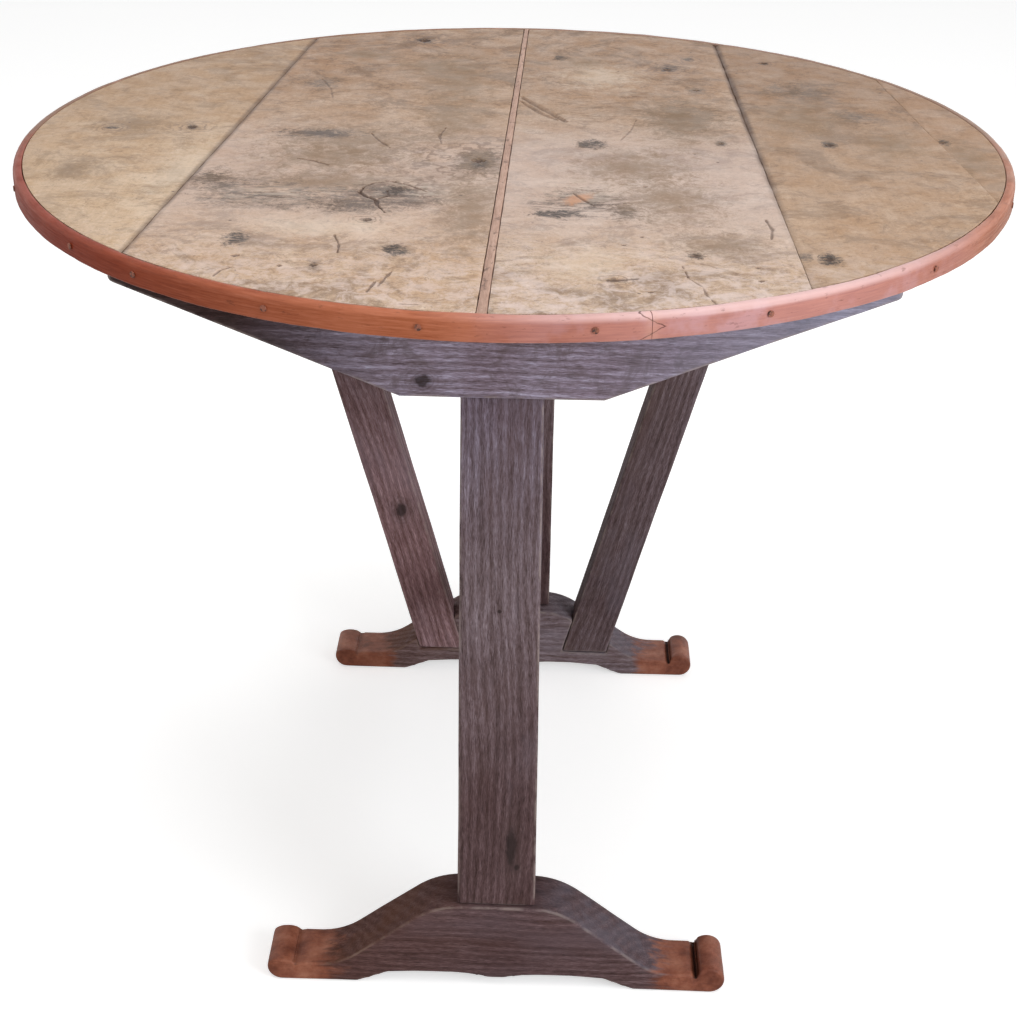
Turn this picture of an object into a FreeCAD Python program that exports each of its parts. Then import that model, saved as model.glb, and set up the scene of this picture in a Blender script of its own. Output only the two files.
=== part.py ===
import FreeCAD, Part
import os
import math
import Sketcher

# Tilt-top table: a round boarded top that turns up about a rear axis, on a fixed
# base of two scrolled feet, a front post, a rear post and two splayed legs.
# Millimetres. +Z is up, +X is to the right and -Y is the front. The origin is on
# the floor under the centre of the top.

SIZES = {
    # round top
    "top_radius": 428.0, "top_high": 730.0, "board_thick": 20.0, "seam_gap": 0.8,
    "band_thick": 8.5, "band_tall": 19.0, "band_gap": 0.2, "band_joint_gap": 0.4,
    "band_joint_front": 107.0, "band_joint_back": -30.0,
    "seam_one_front": -285.0, "seam_one_back": -214.0,
    "strip_front": -10.0, "strip_back": 1.0,
    "strip_wide_front": 7.0, "strip_wide_back": 4.6,
    "seam_three_front": 220.0, "seam_three_back": 200.0,
    "edge_board_front": 10.0, "edge_board_back": 98.0,
    "band_nail_radius": 1.2, "band_nail_long": 22.0,
    "band_head_radius": 2.4, "band_head_thick": 0.8, "nail_gap": 0.05,
    # battens under the top
    "batten_overhang": 2.0, "batten_thick": 44.0, "batten_tall": 110.0,
    "batten_half": 300.0, "batten_flat_half": 80.0, "batten_end_tall": 20.0,
    "batten_nail_radius": 2.5, "batten_nail_cover": 4.0, "batten_nail_step": 120.0,
    "rear_batten_tall": 80.0, "rear_batten_half": 211.0,
    # tilting axis
    "pivot_drop": 50.0, "pivot_radius": 14.0,
    "pivot_gap": 0.1, "pivot_proud": 4.0, "rest_gap": 0.3,
    # feet
    "foot_thick": 50.0, "foot_half": 213.0, "front_foot_inset": 158.0, "rear_foot_inset": 159.0,
    "front_foot_tall": 93.0, "rear_foot_tall": 84.0,
    "neck_tall": 20.0, "neck_at": 147.0, "shoulder_at": 56.0,
    "shoulder_radius": 70.0, "neck_radius": 60.0, "scroll_radius": 14.0,
    "sole_inner": 128.0, "relief_tall": 15.0, "relief_inner": 17.0, "pendant_tall": 9.0,
    "relief_radius": 32.0,
    # posts
    "post_wide": 66.0, "post_foot_wide": 71.0, "post_thick": 46.0, "post_set_back": 4.0,
    "rear_post_wide": 84.0, "rear_post_thick": 34.0, "rear_post_set_back": 15.0,
    "tenon_wide": 40.0, "tenon_thick": 16.0, "tenon_deep": 46.0, "tenon_gap": 0.2,
    "tongue_wide": 30.0, "tongue_thick": 16.0, "tongue_tall": 30.0, "tongue_slack": 7.0,
    # splayed legs
    "leg_wide": 50.0, "leg_thick": 36.0, "leg_lap": 18.0, "leg_foot_at": 85.0,
    "leg_foot_up": 30.0, "leg_head_at": 251.0, "leg_head_up": 28.0,
    # rails
    "rail_wide": 30.0, "rail_tall": 60.0, "rail_tenon_thick": 12.0,
    "rail_tenon_tall": 40.0, "rail_tenon_deep": 28.0,
    "lower_rail_up": 130.0, "upper_rail_drop": 120.0,
    "cross_rail_drop": 100.0, "cross_rail_thick": 30.0, "cross_rail_set_back": 24.0,
    "cross_rail_half": 246.0,
    # pegs
    "peg_radius": 5.0, "peg_short": 6.0, "peg_gap": 0.05,
}

# places that follow from the sizes above
PLACES = {
    "front_foot_y": "front_foot_inset-top_radius",
    "rear_foot_y": "top_radius-rear_foot_inset",
    "front_batten_y": "front_foot_y-batten_overhang",
    "pivot_y": "rear_foot_y+leg_thick/2",
    "upper_rail_up": "top_high-board_thick-batten_tall-upper_rail_drop",
    "cross_rail_up": "top_high-board_thick-pivot_drop-cross_rail_drop",
    "seam_four_front": "top_radius-edge_board_front",
    "seam_four_back": "top_radius-edge_board_back",
}

# nails round the band in degrees, and nails along the rear batten in nail steps
REAR_NAIL_STEPS = ("-1.5", "-0.6", "0.6", "1.5")
BAND_NAIL_ANGLES = (18, 42, 64, 81, 97, 112, 128, 139, 160, 185, 215, 250, 290, 325)

doc = FreeCAD.newDocument("TiltTopTable")
sheet = doc.addObject("Spreadsheet::Sheet", "Sizes")
for row, (alias, value) in enumerate(SIZES.items(), start=1):
    sheet.set("A%d" % row, alias)
    sheet.set("B%d" % row, str(value))
    sheet.setAlias("B%d" % row, alias)
doc.recompute()

NODES = []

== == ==

Only the lines from the start of the data to the line holding "# the floor under the centre of the top." are wanted; return them exactly, both ends included.

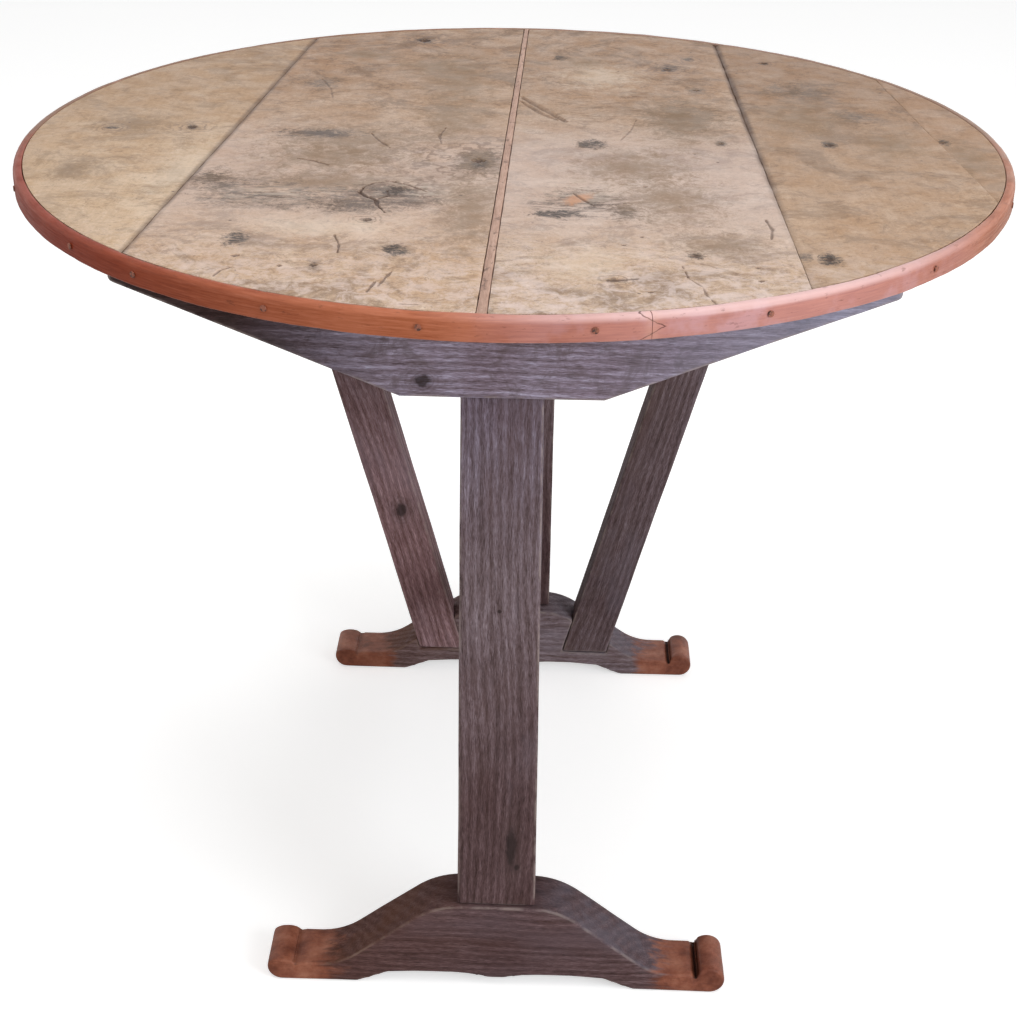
Turn this picture of an object into a FreeCAD Python program that exports each of its parts. Then import that model, saved as model.glb, and set up the scene of this picture in a Blender script of its own. Output only the two files.
=== part.py ===
import FreeCAD, Part
import os
import math
import Sketcher

# Tilt-top table: a round boarded top that turns up about a rear axis, on a fixed
# base of two scrolled feet, a front post, a rear post and two splayed legs.
# Millimetres. +Z is up, +X is to the right and -Y is the front. The origin is on
# the floor under the centre of the top.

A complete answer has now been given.